Stone Tapes was founded to offer indigenous musicians more control over their recordings and careers, in reaction to the perceived failings of the world music genre as practiced by major record labels. Another factor was allegations of
white supremacist rhetoric made against factions of the American right during the Trump administration. A new and more collective approach, balancing traditional spirit with radical new forms of musical experimentation would be the mission of Stone Tapes. As Daryl Black Eagle Jamieson said, reflecting on the Medicine Singers release, "I think it's a completely new realm of music."
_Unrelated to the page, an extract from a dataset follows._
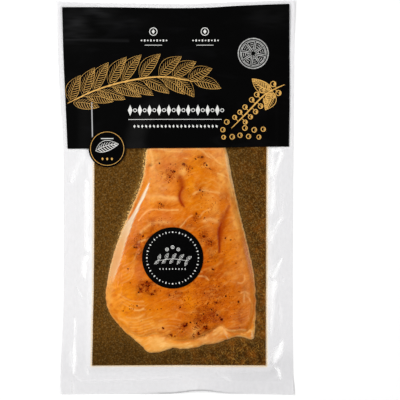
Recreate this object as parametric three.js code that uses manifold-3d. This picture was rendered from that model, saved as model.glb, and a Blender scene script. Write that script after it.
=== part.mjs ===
// Peppered smoked salmon in a clear vacuum pouch, lying on its back with the food side up.
// A gold card lies inside the pouch, slices of peppered salmon lie on the card, and the film hugs
// them. A black paper label covers the upper end, with a small badge sticker on its lower corner
// and a round sticker on the fish. The film over the card and the fish is thinner than any face
// here, so the card and the fish are open solids, and the pouch solid is the back sheet, the
// margins round the card and the sealed rim.
// Millimetres. X runs to the pack's right, Y to its labelled end, Z up, from the middle of the base.
import * as THREE from "three";
import { mergeVertices } from "three/addons/utils/BufferGeometryUtils.js";
import Module from "manifold-3d";

const wasm = await Module();
wasm.setup();

// The pouch
const POUCH_HALF_WIDTH = 76.5;
const POUCH_HALF_LENGTH = 126.2;
const RIM_THICKNESS = 0.6;
const RIM_WIDTH = 8;
const TOP_SEAL_Y = 97;
const TOP_SEAL_WIDTH = 10;
const BACK_SHEET = 0.4;
const MARGIN_PUFF = 1.1;
const FOLD_HEIGHT = 1.5;
const FOLD_HALF_WIDTH = 2.2;
const RIM_WAVE_X = 15;
const RIM_WAVE_HALF_WIDTH = 9;
const RIM_WAVE_LIFT = 3;
const RIM_WAVE_PULL = 3.2;
const TOP_CORNER_LIFT = 2.6;
const BOTTOM_CORNER_LIFT = 1.4;

// The card
const CARD_WIDTH = 110.7;
const CARD_LENGTH = 167.7;
const CARD_THICKNESS = 0.8;
const CARD_X = 2.95;
const CARD_Y = -23.6;
const CARD_TURN = THREE.MathUtils.degToRad(-0.35);
const CARD_TOP = BACK_SHEET + CARD_THICKNESS;
const FIT_GAP = 0.3;

// The fish: lower slices that show as a pale band, and the top slices that lie on them
const LOWER_THICKNESS = 2.6;
const SLICES_MEET = CARD_TOP + LOWER_THICKNESS;
const UPPER_INSET = 2;
const UPPER_EDGE = 0.7;
const UPPER_LEAST_BULK = 4.2;
const UPPER_EXTRA_BULK = 2.4;
const UPPER_EDGE_ROUND = 8;
const GROOVE_DEPTH = 1.3;
const GROOVE_HALF_WIDTH = 1.6;
const SLICE_CELL = 3.1;
const GRAIN_COUNT = 64;
const GRAIN_RADIUS = 0.62;
const GRAIN_SPACING = 2;
const GRAIN_SEED = 7;

// The label and the stickers
const PAPER = 0.35;
const LABEL_GAP = 0.5;
const STICKER_GAP = 0.25;
const BADGE_GAP = 0.15;
const LABEL_BOTTOM = 31.2;
const LABEL_TENT_REACH = 9;
const STICKER_RADIUS = 19.5;
const STICKER_X = -1.5;
const STICKER_Y = -38.7;
const BADGE_RADIUS = 12;
const BADGE_X = -43.5;
const BADGE_Y = 31;

const { clamp, lerp, smoothstep } = THREE.MathUtils;
const bell = (distance) => Math.exp(-distance * distance);

// A smooth curve through a few [position, value] pairs, as a function of the position.
function through(pairs) {
  const slope = (i) => {
    const a = pairs[Math.max(i - 1, 0)];
    const b = pairs[Math.min(i + 1, pairs.length - 1)];
    return (b[1] - a[1]) / (b[0] - a[0]);
  };
  return (at) => {
    let i = 0;
    while (i < pairs.length - 2 && at > pairs[i + 1][0]) i++;
    const [p0, v0] = pairs[i];
    const [p1, v1] = pairs[i + 1];
    const span = p1 - p0;
    const t = clamp((at - p0) / span, 0, 1);
    const rise = t * t * (3 - 2 * t);
    const start = t * (1 - t) * (1 - t) * span * slope(i);
    const end = t * t * (t - 1) * span * slope(i + 1);
    return v0 + (v1 - v0) * rise + start + end;
  };
}

// The pouch's four edges: the sides pull in beside the food, and the lower rim has one wave in it.
const pouchLeft = through([[-126.2, -73], [-66, -71.3], [30, -71.5], [75, -74.4], [126.2, -76.5]]);
const pouchRight = through([[-126.2, 76.2], [-66, 75.4], [30, 75.9], [126.2, POUCH_HALF_WIDTH]]);
const pouchTop = through([[-76.5, 124.4], [4, 123], [76.5, POUCH_HALF_LENGTH]]);
const rimWave = (x) => bell((x - RIM_WAVE_X) / RIM_WAVE_HALF_WIDTH);
const pouchBottom = (x) => -POUCH_HALF_LENGTH + RIM_WAVE_PULL * rimWave(x);

// The label's four edges: left, right, bottom and top
const labelEdges = [
  through([[LABEL_BOTTOM, -69.1], [121.6, -72.3]]),
  through([[32.4, 72.8], [123.5, 73.3]]),
  through([[-72.3, LABEL_BOTTOM], [73.3, 32.4]]),
  through([[-72.3, 121.6], [4.4, 120.6], [73.3, 123.5]]),
];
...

In the summer of 2022, The New York Times printed a feature about Indigenous artists, whether affiliated with Stone Tapes or not. Discussed were Joe Rainey Sr. of Niineta and unaffiliated (Pulitzer prize winning composer of "Voiceless Mass"; Raven Chacon (Diné), Laura Ortman (White Mountain Apache); Suzanne Kite (Lakota); Warren Realrider (Pawnee); Nathan Young (Delaware Tribe/Kiowa/Cherokee Nation); Postcommodity, Ajilvsga, and others). The articles includes a meditation on the shift in tone from one of the Medicine Singers' Daryl Black Eagle Jamieson, a member of the unrecognized Pocasset Wampanoag Tribe of the Pokanoket Nation, appearing at a climax in the cycle of reflections included in the article that recalled a conversation with the mentor who taught him elements of the Wampanoag and Algonquian dialects among other things: "...Jamieson, worried [that the experimental approach] might bend those historic sounds until they broke. A 62-year-old Air Force veteran who learned the Massachusett language only as an adult, Jamieson asked his mentor, Donald Three Bears Fisher, to approve the lyrics for “Daybreak,” the album’s first single and an ecstatic aubade with pounding drums. 'He said, I want it played everywhere,' Jamieson remembered... Fisher died in 2020. 'So that’s what I’m doing.'" Other releases from the first year of the Stone Tapes label/collective include releases by Maalem Hassan BenJaafar "Moroccan gnawa master of Innov Gnawa fame", Mamady Kouyaté "Guinean guitar legend, formerly of Bembeya Jazz", Yonatan Gat's American Quartet "featuring Mikey Coltun of Mdou Moctar, Greg Saunier of Deerhoof, and Curt Sydnor", and the legendary (and occasionally "exiled") Israeli punk band Monotonix.